• _WHAT IS NEEDED_
Reproduce the material in full, exactly as written.

• _DATASET EXTRACT_
▬▬▬

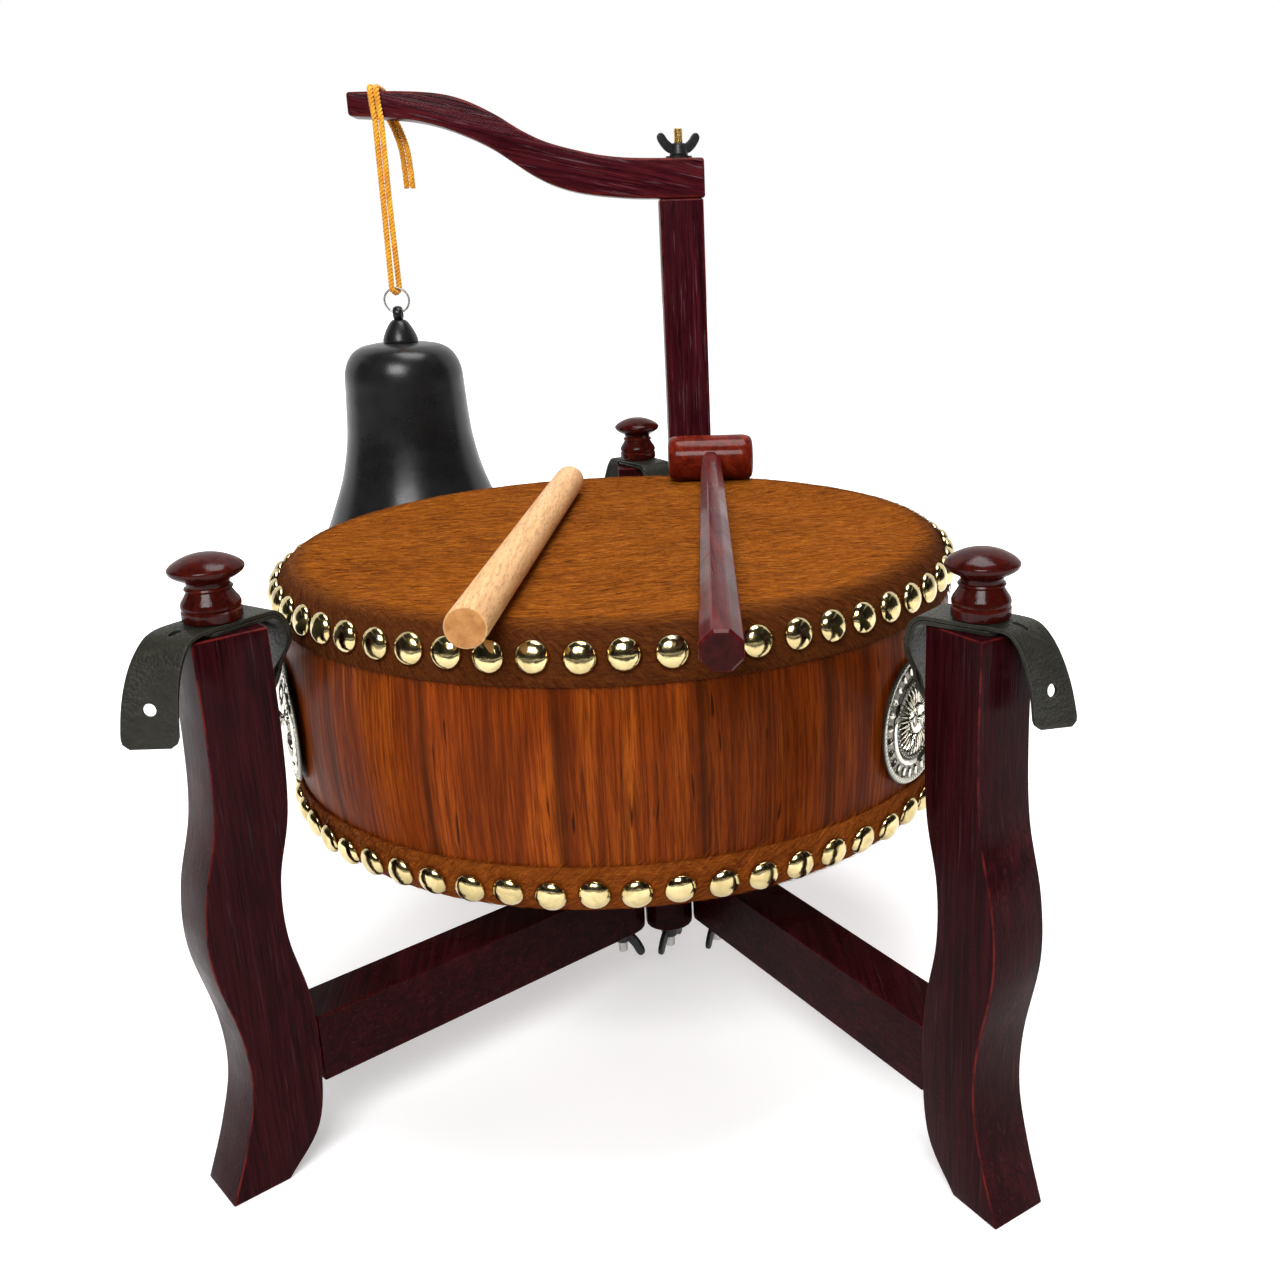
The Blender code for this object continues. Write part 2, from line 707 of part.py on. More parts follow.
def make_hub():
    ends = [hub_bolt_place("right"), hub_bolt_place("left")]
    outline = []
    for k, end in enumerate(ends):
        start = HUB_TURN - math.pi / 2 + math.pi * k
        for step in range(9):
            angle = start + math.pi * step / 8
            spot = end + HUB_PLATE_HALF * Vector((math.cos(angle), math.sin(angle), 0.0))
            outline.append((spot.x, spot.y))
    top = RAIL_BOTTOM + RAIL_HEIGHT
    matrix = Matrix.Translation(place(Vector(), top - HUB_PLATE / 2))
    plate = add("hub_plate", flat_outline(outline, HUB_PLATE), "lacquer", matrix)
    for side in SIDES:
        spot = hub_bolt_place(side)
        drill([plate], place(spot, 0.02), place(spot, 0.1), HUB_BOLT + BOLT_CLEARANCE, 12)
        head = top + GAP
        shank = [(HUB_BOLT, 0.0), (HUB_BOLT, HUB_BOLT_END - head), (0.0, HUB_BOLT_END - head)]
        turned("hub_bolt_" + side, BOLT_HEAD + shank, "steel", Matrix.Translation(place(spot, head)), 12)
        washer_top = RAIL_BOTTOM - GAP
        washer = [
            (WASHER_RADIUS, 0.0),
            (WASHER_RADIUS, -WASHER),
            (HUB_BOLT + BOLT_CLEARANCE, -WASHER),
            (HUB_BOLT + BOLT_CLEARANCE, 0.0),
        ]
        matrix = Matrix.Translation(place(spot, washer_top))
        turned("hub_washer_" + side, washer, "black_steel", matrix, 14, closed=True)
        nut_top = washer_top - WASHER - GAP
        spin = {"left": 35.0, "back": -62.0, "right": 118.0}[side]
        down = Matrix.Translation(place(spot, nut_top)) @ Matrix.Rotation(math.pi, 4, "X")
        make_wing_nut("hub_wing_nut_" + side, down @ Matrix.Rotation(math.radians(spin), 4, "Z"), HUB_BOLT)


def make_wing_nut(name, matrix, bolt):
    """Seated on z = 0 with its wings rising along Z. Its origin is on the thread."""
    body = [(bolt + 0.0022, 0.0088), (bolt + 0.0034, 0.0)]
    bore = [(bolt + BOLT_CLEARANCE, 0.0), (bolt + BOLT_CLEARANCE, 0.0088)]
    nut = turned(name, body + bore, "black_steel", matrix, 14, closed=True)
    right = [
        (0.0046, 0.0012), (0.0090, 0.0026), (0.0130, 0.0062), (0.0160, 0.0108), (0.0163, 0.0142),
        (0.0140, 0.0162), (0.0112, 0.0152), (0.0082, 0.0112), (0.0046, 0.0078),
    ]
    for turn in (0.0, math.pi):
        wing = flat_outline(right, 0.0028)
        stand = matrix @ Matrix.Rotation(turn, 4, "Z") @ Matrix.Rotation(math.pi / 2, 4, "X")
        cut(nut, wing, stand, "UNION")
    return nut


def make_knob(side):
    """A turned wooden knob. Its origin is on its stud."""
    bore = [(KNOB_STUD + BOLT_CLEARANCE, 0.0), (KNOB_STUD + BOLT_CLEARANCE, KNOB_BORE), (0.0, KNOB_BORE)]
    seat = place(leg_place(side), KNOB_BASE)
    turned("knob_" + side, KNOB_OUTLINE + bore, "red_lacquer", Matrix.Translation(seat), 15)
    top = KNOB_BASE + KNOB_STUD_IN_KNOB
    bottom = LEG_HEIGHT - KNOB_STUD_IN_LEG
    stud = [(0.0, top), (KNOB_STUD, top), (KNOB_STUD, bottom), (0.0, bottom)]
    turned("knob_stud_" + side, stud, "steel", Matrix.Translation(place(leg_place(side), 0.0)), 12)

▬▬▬

• _OUTPUT FOR THIS TASK_
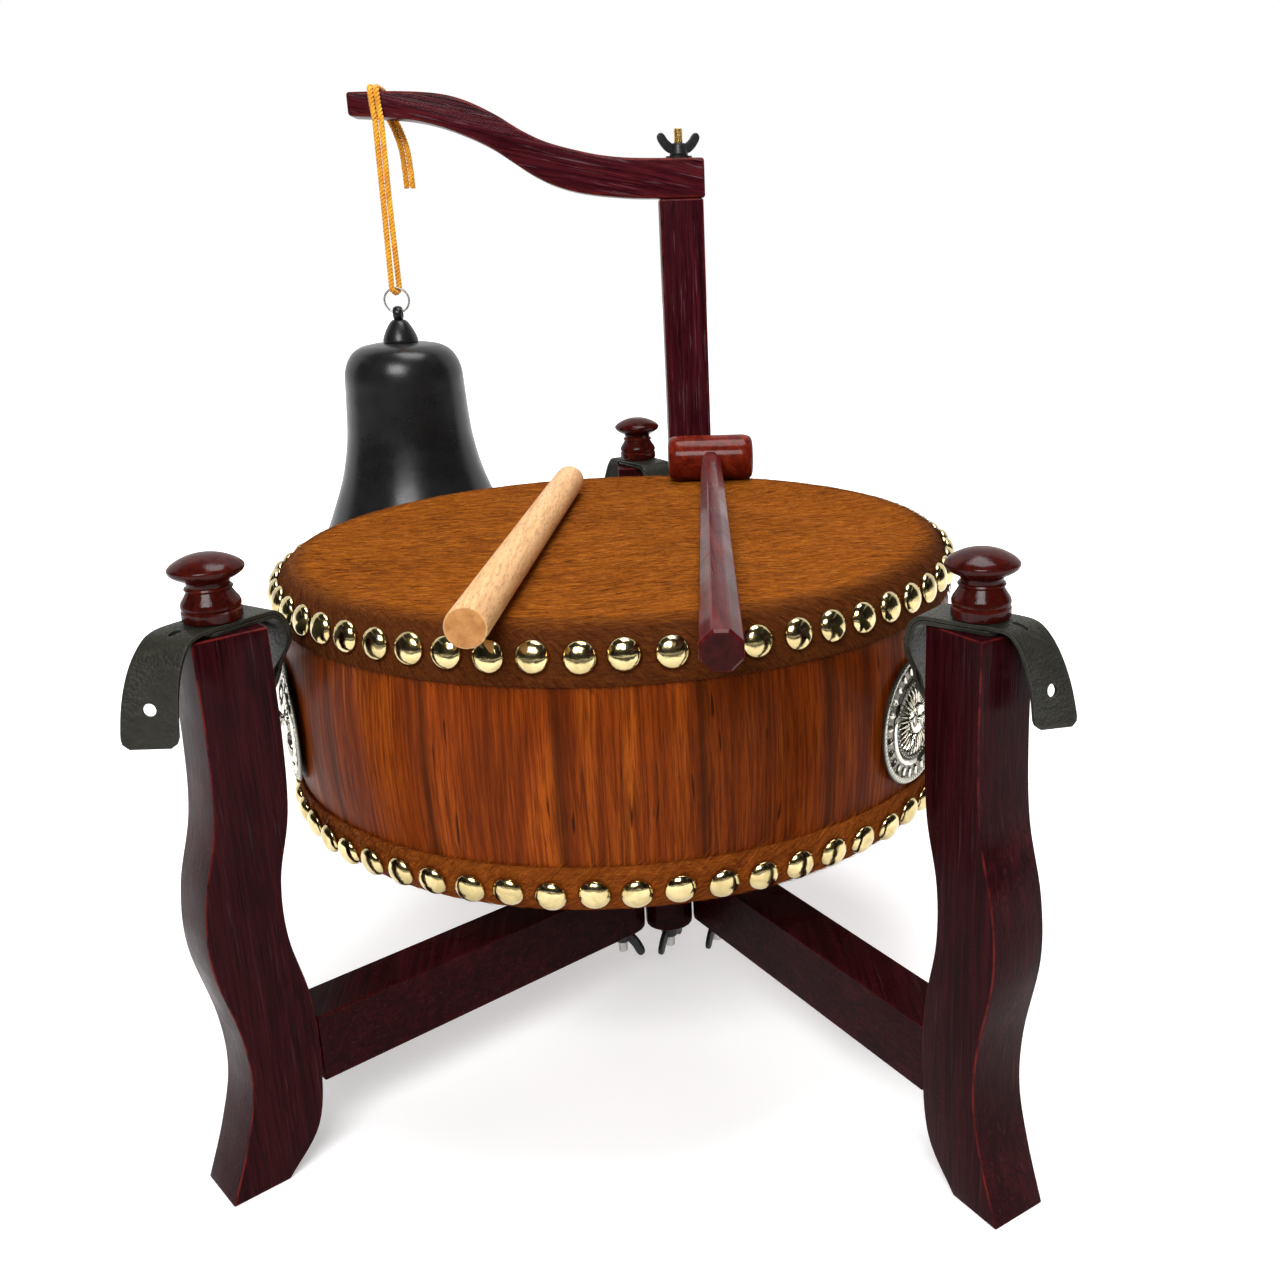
The Blender code for this object continues. Write part 2, from line 707 of part.py on. More parts follow.
def make_hub():
    ends = [hub_bolt_place("right"), hub_bolt_place("left")]
    outline = []
    for k, end in enumerate(ends):
        start = HUB_TURN - math.pi / 2 + math.pi * k
        for step in range(9):
            angle = start + math.pi * step / 8
            spot = end + HUB_PLATE_HALF * Vector((math.cos(angle), math.sin(angle), 0.0))
            outline.append((spot.x, spot.y))
    top = RAIL_BOTTOM + RAIL_HEIGHT
    matrix = Matrix.Translation(place(Vector(), top - HUB_PLATE / 2))
    plate = add("hub_plate", flat_outline(outline, HUB_PLATE), "lacquer", matrix)
    for side in SIDES:
        spot = hub_bolt_place(side)
        drill([plate], place(spot, 0.02), place(spot, 0.1), HUB_BOLT + BOLT_CLEARANCE, 12)
        head = top + GAP
        shank = [(HUB_BOLT, 0.0), (HUB_BOLT, HUB_BOLT_END - head), (0.0, HUB_BOLT_END - head)]
        turned("hub_bolt_" + side, BOLT_HEAD + shank, "steel", Matrix.Translation(place(spot, head)), 12)
        washer_top = RAIL_BOTTOM - GAP
        washer = [
            (WASHER_RADIUS, 0.0),
            (WASHER_RADIUS, -WASHER),
            (HUB_BOLT + BOLT_CLEARANCE, -WASHER),
            (HUB_BOLT + BOLT_CLEARANCE, 0.0),
        ]
        matrix = Matrix.Translation(place(spot, washer_top))
        turned("hub_washer_" + side, washer, "black_steel", matrix, 14, closed=True)
        nut_top = washer_top - WASHER - GAP
        spin = {"left": 35.0, "back": -62.0, "right": 118.0}[side]
        down = Matrix.Translation(place(spot, nut_top)) @ Matrix.Rotation(math.pi, 4, "X")
        make_wing_nut("hub_wing_nut_" + side, down @ Matrix.Rotation(math.radians(spin), 4, "Z"), HUB_BOLT)


def make_wing_nut(name, matrix, bolt):
    """Seated on z = 0 with its wings rising along Z. Its origin is on the thread."""
    body = [(bolt + 0.0022, 0.0088), (bolt + 0.0034, 0.0)]
    bore = [(bolt + BOLT_CLEARANCE, 0.0), (bolt + BOLT_CLEARANCE, 0.0088)]
    nut = turned(name, body + bore, "black_steel", matrix, 14, closed=True)
    right = [
        (0.0046, 0.0012), (0.0090, 0.0026), (0.0130, 0.0062), (0.0160, 0.0108), (0.0163, 0.0142),
        (0.0140, 0.0162), (0.0112, 0.0152), (0.0082, 0.0112), (0.0046, 0.0078),
    ]
    for turn in (0.0, math.pi):
        wing = flat_outline(right, 0.0028)
        stand = matrix @ Matrix.Rotation(turn, 4, "Z") @ Matrix.Rotation(math.pi / 2, 4, "X")
        cut(nut, wing, stand, "UNION")
    return nut


def make_knob(side):
    """A turned wooden knob. Its origin is on its stud."""
    bore = [(KNOB_STUD + BOLT_CLEARANCE, 0.0), (KNOB_STUD + BOLT_CLEARANCE, KNOB_BORE), (0.0, KNOB_BORE)]
    seat = place(leg_place(side), KNOB_BASE)
    turned("knob_" + side, KNOB_OUTLINE + bore, "red_lacquer", Matrix.Translation(seat), 15)
    top = KNOB_BASE + KNOB_STUD_IN_KNOB
    bottom = LEG_HEIGHT - KNOB_STUD_IN_LEG
    stud = [(0.0, top), (KNOB_STUD, top), (KNOB_STUD, bottom), (0.0, bottom)]
    turned("knob_stud_" + side, stud, "steel", Matrix.Translation(place(leg_place(side), 0.0)), 12)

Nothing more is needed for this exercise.